* START *

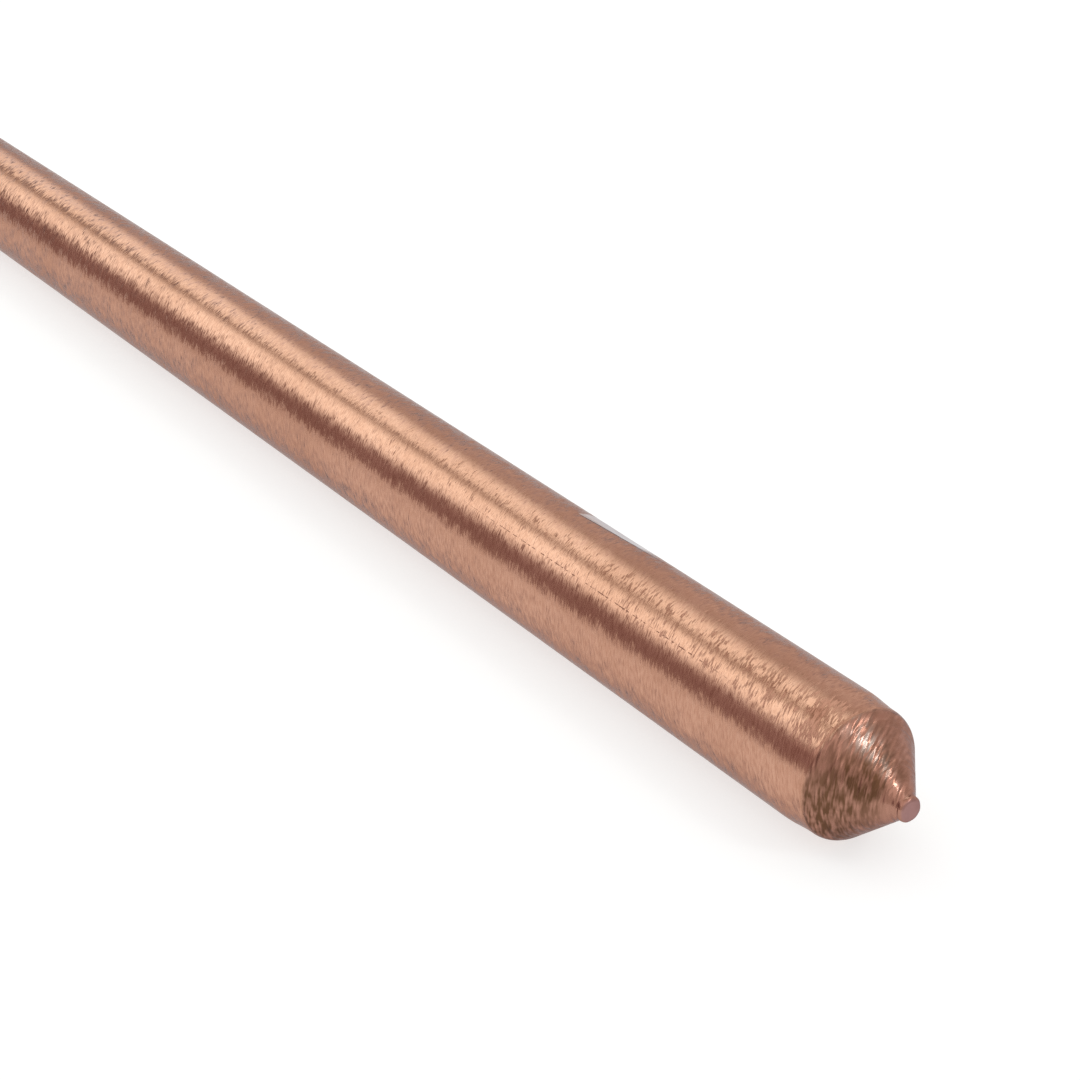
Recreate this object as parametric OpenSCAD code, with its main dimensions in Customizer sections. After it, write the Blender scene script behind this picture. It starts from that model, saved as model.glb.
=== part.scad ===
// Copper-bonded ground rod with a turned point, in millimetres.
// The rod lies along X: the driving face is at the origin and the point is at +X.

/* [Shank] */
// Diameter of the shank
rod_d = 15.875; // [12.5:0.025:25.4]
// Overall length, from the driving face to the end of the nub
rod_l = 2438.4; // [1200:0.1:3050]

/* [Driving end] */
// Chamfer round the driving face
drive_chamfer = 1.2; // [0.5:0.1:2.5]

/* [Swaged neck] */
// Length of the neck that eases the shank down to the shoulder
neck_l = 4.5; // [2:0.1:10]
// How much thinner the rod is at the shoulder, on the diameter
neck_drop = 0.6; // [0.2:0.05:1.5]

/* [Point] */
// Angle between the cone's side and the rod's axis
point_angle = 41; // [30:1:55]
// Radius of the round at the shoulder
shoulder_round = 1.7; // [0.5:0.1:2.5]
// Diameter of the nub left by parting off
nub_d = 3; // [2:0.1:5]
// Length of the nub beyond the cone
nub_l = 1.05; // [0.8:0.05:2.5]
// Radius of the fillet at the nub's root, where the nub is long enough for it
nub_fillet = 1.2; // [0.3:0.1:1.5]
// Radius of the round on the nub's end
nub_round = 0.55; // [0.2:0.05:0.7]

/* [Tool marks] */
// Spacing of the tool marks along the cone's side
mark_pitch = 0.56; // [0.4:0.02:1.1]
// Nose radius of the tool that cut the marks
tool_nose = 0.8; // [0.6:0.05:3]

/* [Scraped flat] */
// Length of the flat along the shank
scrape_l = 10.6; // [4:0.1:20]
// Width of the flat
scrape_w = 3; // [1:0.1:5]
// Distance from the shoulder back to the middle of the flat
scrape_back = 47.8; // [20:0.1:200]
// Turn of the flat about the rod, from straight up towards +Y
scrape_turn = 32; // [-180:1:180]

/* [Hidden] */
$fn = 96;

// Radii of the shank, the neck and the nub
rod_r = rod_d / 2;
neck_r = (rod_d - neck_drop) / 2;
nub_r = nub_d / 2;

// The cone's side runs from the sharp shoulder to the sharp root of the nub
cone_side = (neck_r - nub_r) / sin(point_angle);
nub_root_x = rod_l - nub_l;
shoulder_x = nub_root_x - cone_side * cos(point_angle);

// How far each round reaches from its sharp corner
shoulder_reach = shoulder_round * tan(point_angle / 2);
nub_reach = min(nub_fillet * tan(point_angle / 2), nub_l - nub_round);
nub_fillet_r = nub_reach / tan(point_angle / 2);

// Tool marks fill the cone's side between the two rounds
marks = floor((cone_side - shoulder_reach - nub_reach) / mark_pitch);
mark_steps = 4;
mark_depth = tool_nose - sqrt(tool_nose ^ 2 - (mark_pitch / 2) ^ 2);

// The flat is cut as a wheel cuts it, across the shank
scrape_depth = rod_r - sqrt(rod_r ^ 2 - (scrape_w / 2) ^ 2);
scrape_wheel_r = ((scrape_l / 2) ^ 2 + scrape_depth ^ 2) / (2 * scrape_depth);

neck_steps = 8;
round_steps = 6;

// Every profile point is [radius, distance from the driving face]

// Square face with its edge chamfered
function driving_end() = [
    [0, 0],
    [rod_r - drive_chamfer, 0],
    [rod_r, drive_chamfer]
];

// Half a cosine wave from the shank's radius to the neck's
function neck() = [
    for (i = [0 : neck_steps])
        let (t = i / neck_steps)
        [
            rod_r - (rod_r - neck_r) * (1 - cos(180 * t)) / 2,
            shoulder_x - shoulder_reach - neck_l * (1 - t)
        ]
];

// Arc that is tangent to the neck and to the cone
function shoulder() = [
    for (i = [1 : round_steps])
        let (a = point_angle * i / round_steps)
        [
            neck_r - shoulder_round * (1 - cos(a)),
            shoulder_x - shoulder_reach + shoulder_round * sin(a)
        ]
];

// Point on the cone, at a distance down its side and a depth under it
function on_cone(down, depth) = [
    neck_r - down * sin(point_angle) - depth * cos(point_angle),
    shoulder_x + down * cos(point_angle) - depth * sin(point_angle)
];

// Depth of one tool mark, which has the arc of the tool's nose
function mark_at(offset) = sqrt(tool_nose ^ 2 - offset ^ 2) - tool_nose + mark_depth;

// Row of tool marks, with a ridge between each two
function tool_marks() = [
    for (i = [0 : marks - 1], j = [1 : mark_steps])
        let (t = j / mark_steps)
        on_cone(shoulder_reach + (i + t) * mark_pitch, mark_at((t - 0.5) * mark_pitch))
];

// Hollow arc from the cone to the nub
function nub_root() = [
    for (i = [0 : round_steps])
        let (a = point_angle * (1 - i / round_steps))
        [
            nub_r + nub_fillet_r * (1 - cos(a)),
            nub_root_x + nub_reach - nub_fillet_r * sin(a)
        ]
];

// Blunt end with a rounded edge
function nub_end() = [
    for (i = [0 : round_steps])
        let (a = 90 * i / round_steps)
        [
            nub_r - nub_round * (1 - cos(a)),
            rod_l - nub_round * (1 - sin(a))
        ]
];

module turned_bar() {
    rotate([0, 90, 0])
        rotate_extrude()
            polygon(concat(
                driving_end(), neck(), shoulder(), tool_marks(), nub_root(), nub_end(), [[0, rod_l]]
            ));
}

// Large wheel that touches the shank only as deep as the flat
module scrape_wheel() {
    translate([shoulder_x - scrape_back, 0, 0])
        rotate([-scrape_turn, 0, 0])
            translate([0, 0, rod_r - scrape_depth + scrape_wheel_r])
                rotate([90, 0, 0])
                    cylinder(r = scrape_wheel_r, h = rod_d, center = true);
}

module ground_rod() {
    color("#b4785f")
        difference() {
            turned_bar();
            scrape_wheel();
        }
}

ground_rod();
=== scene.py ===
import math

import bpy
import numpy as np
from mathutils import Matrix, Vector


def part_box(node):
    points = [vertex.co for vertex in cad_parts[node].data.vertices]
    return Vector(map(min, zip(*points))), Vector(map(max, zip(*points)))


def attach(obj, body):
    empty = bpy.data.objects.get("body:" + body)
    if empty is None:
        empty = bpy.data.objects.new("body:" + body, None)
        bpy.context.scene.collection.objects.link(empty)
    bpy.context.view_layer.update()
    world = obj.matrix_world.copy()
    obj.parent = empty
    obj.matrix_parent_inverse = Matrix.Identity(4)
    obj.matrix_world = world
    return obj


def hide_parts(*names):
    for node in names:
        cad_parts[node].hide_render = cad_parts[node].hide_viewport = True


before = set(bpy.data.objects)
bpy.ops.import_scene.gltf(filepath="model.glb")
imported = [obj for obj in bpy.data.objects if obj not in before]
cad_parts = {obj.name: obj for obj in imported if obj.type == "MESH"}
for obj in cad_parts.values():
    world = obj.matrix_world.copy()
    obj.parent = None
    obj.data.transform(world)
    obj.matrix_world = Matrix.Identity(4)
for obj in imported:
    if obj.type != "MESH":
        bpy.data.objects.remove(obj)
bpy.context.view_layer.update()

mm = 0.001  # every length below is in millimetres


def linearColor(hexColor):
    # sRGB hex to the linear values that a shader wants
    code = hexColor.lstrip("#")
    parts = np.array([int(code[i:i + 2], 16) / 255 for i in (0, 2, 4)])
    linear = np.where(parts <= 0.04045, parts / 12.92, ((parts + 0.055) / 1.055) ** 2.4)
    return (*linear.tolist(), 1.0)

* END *

To do
Return, unchanged, the run of lines above that opens with the line containing "as the flat" and closes with the line containing "bpy.context.scene.collection.objects.link(empty)". Include both.

Solved exercise
// Large wheel that touches the shank only as deep as the flat
module scrape_wheel() {
    translate([shoulder_x - scrape_back, 0, 0])
        rotate([-scrape_turn, 0, 0])
            translate([0, 0, rod_r - scrape_depth + scrape_wheel_r])
                rotate([90, 0, 0])
                    cylinder(r = scrape_wheel_r, h = rod_d, center = true);
}

module ground_rod() {
    color("#b4785f")
        difference() {
            turned_bar();
            scrape_wheel();
        }
}

ground_rod();
=== scene.py ===
import math

import bpy
import numpy as np
from mathutils import Matrix, Vector


def part_box(node):
    points = [vertex.co for vertex in cad_parts[node].data.vertices]
    return Vector(map(min, zip(*points))), Vector(map(max, zip(*points)))


def attach(obj, body):
    empty = bpy.data.objects.get("body:" + body)
    if empty is None:
        empty = bpy.data.objects.new("body:" + body, None)
        bpy.context.scene.collection.objects.link(empty)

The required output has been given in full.